# Hello All! New to forum with a controller question



## nsmustang55ol (Sep 3, 2021)

Greetings from Houston TX. Been in and out of hobby for a few years now. Now that I have more space thinking of starting over. I recently got my layout cleaned up after moving a year or so ago. I have a switcher that I installed a DZ123 controller in. It ran great for a while then all of a sudden the controller melted. Thinking it was just faulty I swapped it out for another one and instantly it got hot. I quickly took the LOCO off the tracks and let it cool. I removed the controller and the motor, hooked the Pickup wires on controller directly to the tracks and then the motor leads to the motor. The motor would control but the controller started to melt. Any ideas? I really like this switcher and want it to work but don't want to keep throwing controllers at it. Also my layout is very simple. Its one of those older "Bachmann Golden Spike" sets with the simple 10 locomotive controller. All my other LOCO's with the same controller work great. thanks in advance.


----------



## flyboy2610 (Jan 20, 2010)

Just a guess but my first thought is that for some reason the motor in that locomotive is drawing way too much amperage.


----------



## DonR (Oct 18, 2012)

flyboy is right.

The decoder heats because the motor is drawing too much current. 
Is this possibly an older motor? I had an old S1 switcher made in
Yugoslavia that had a heavily sparking worn out motor that burned up a decoder.
Those oldies often draw way more current
than more recently made motors.
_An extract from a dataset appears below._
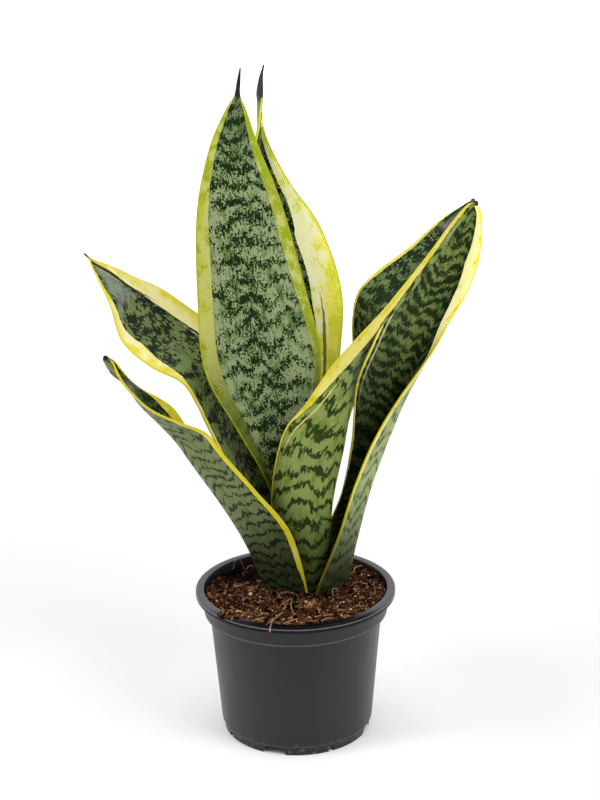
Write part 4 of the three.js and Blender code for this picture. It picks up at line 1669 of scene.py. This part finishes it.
ROOT_STRANDS = (
    Strand(
        0.5, 0.35,
        (
            (-8, -19.5, 88.5), (-5.5, -25, 90.3), (-4, -23.5, 91), (-2, -21.5, 91), (-2.5, -26, 90),
            (-2.5, -31.5, 89.5), (-1, -34, 87),
        ),
    ),
    Strand(
        0.35, 0.2,
        (
            (-11, -13.5, 87.5), (-9, -13.5, 90.8), (-6, -13, 91.3), (-3, -13.5, 91.3), (0.5, -15, 90.5),
            (2, -16.5, 87.5),
        ),
    ),
    Strand(0.45, 0.5, ((-7.5, -24, 89.3), (-6, -27.5, 89), (-7, -29.5, 87))),
    Strand(
        0.7, 0.45,
        (
            (-7.5, -33.5, 87.5), (-9.5, -41, 89.3), (-12, -47.5, 90.3), (-13.5, -53, 90.9),
            (-14, -58, 90.8), (-14.5, -60.9, 89.8), (-14.5, -61.3, 88),
        ),
    ),
    Strand(0.4, 0.25, ((-12, -47.5, 90), (-14, -50.5, 90.6), (-15.5, -55, 90.8), (-17, -57, 90.5))),
    Strand(
        0.18, 0.15,
        ((-39, 31.5, 87), (-37.5, 37, 90.5), (-35.5, 39.5, 91.8), (-33.5, 35.5, 90), (-31, 32.5, 84)),
    ),
    Strand(0.35, 0.2, ((-31, 33.5, 86), (-28, 32.5, 89.3), (-25, 33.5, 87))),
    Strand(0.2, 0.15, ((-19, 2, 87.5), (-17, -9.5, 89), (-14.5, -17, 87.5))),
)


@dataclass(frozen=True)
class Crumbs:
    """Loose crumbs strewn over the soil, or over the heap that is spilt on the pot's lip.

    The density is for each square metre, and the radii are millimetres. Squash and turn are
    the least and greatest stretch and rotation of a crumb.
    """

    name: str
    shape: Shape
    density: float
    small: float
    large: float
    seed: int
    finish: PeatSoil
    spilt: bool = False
    knob: float = 0.28
    knob_seed: int = 5
    squash: tuple[Point, Point] = ((0.7, 0.5, 0.45), (1.5, 1.0, 0.9))
    turn: tuple[Point, Point] = ((-0.6, -0.6, 0.0), (0.6, 0.6, 6.283))

    def strew(self, piece: bpy.types.Object) -> None:
        """Turns a surface into the crumbs that lie on it.

        Args:
            piece: The surface.
        """
        r = Recipe(self.name)
        material = r.input("Material", "Material", self.finish.build())
        density = r.input("Density", "Float", self.density)
        least = r.input("Least radius", "Float", self.small * MM)
        most = r.input("Greatest radius", "Float", self.large * MM)
        seed = r.input("Seed", "Int", self.seed)
        knobs = r.random((-self.knob,) * 3, (self.knob,) * 3, self.knob_seed)
        inputs = {"Radius": 1.0, "Subdivisions": self.shape.value}
        ball = r.node("GeometryNodeMeshIcoSphere", inputs).outputs[0]
        crumb = r.node("GeometryNodeSetPosition", {"Geometry": ball, "Offset": knobs}).outputs[0]
        draw = r.math("POWER", r.random(0.0, 1.0, r.math("ADD", seed, 1)), 2.0)
        size = r.math("ADD", least, r.math("MULTIPLY", r.math("SUBTRACT", most, least), draw))
        squash = r.random(*self.squash, r.math("ADD", seed, 2))
        scale = r.node("ShaderNodeVectorMath", {0: squash, "Scale": size}, operation="SCALE")
        turn = r.random(*self.turn, r.math("ADD", seed, 3))
        copies = r.instances(r.spread(density, seed), crumb, Rotation=turn, Scale=scale.outputs[0])
        r.finish(r.toned(copies, 0.0, r.math("ADD", seed, 4)), material)
        r.run(piece)
        if self.shape is Shape.GRAIN:
            piece.data.shade_flat()
        else:
            piece.data.shade_smooth()


CRUMBS = (
    Crumbs(
        "soil_grains", Shape.GRAIN, 1000000.0, 0.22, 0.98, 3,
        PeatSoil("peat_grain", by_piece=True, straw_share=0.08),
    ),
    Crumbs(
        "soil_lumps", Shape.LUMP, 90000.0, 0.6, 1.9, 11,
        PeatSoil("peat_lump", by_piece=True, straw_share=0.02),
    ),
    Crumbs(
        "soil_spill", Shape.GRAIN, 1500000.0, 0.3, 1.2, 29,
        PeatSoil("peat_spill", by_piece=True), spilt=True,
    ),
)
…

You can check the amp draw of
your loco's motor but you'll need a DC power pack or 9 volt battery.
Disconnect the motor from the decoder.
Set your multimeter to AMPs...connect the negative DC wire to one tab of
the motor...connect one lead from the multimeter to the other motor
tab...and the second multimeter lead to the positive DC. Note the
meter reading. If it is 1 amp or more it is drawing too much current.
and should be replaced. A typical model DC motor will draw around .02
amp or so when running...more if loaded.

Most DCC decoders have a 2 amp capability but if your loco gearing
is binding, or in need of lube, or the motor is excessively sparking
it could draw more current than the decoder can handle.

Don


----------



## nsmustang55ol (Sep 3, 2021)

It’s problably 2 years old. Bachman. Also the gearing is freed up and lubed properly. Is it possible to have a shorter out motor but it still works when connecting direct power to it?


----------



## nsmustang55ol (Sep 3, 2021)

nsmustang55ol said:


> It’s problably 2 years old. Bachman. Also the gearing is freed up and lubed properly. Is it possible to have a shorter out motor but it still works when connecting direct power to it? It’s just odd that it worked for a while then all of a sudden first controller melts, then immediately 2nd controller melts.


----------



## CTValleyRR (Jul 26, 2014)

Sounds like the motor is bad. Do the amp test as Don suggested. If it's bad, Bachmann may repair it (although it's probably out of warranty); otherwise you would have to remotor it yourself. Not that hard if you can handle a soldering iron. It's also possible something else in the loco has shorted, creating the large current draw. Definitely don't put any more decoders in it until you find the cause.


----------



## DavefromMD (Jul 25, 2013)

Maybe I'm overlooking something. What scale is this? The DZ 123 is designed for Z scale. Yes, it says it is 1 amp, but if you are putting it in an HO locomotive, that may be the issue. If you need a decoder smaller than an HO one because of space, try a DN decoder designed for N gauge.


----------



## nsmustang55ol (Sep 3, 2021)

It’s for N scale. And to be honest I’m about to go outside and check the paperwork for the correct model# of the decoder. my layout has been tucked away since we moved here. I am also going to check continuity between several things on the loco. this particular locomotive has the wires going directly to the trucks. Some of my other ones use I guess “wipers” that use the frame of the locomotive to transfer power.


----------



## DonR (Oct 18, 2012)

I see you say the motor works fine when you connect power direct to it.
Not sure what you mean...are you saying the motor runs freely when
you connect DC to it's tabs? If so, I again urge you to do the
metered amp test.

Here are some other 'things to check':

A 2 year old Bachmann loco should have a very efficient motor that
normally would not overload a decoder, even one for a smaller scale.
Have you tried finger spinning the motor to see that it's bearings
are not binding? Is it possible that there may be some wire or part that is touching
one of the motor tabs? Bachmann uses a universal joint to power
each truck. Can you finger turn these to determine if there is binding?

Don


----------



## mesenteria (Oct 29, 2015)

I have had only two Bachmann locomotives to date. Both required a lot of throttle to get moving, and when I adjusted CV2 for V-Start upward to get the loco to move on Speed Step #1, the setting was above 35. That's a whack of start-up voltage.


----------



## DonR (Oct 18, 2012)

I had 10 DCC non sound Bachmann locos...most running with the
decoder's default settings. All had very smooth creep ability and
ran at realistic speeds with normal controller settings. Something
is amiss with the loco that is the topic.

Don


----------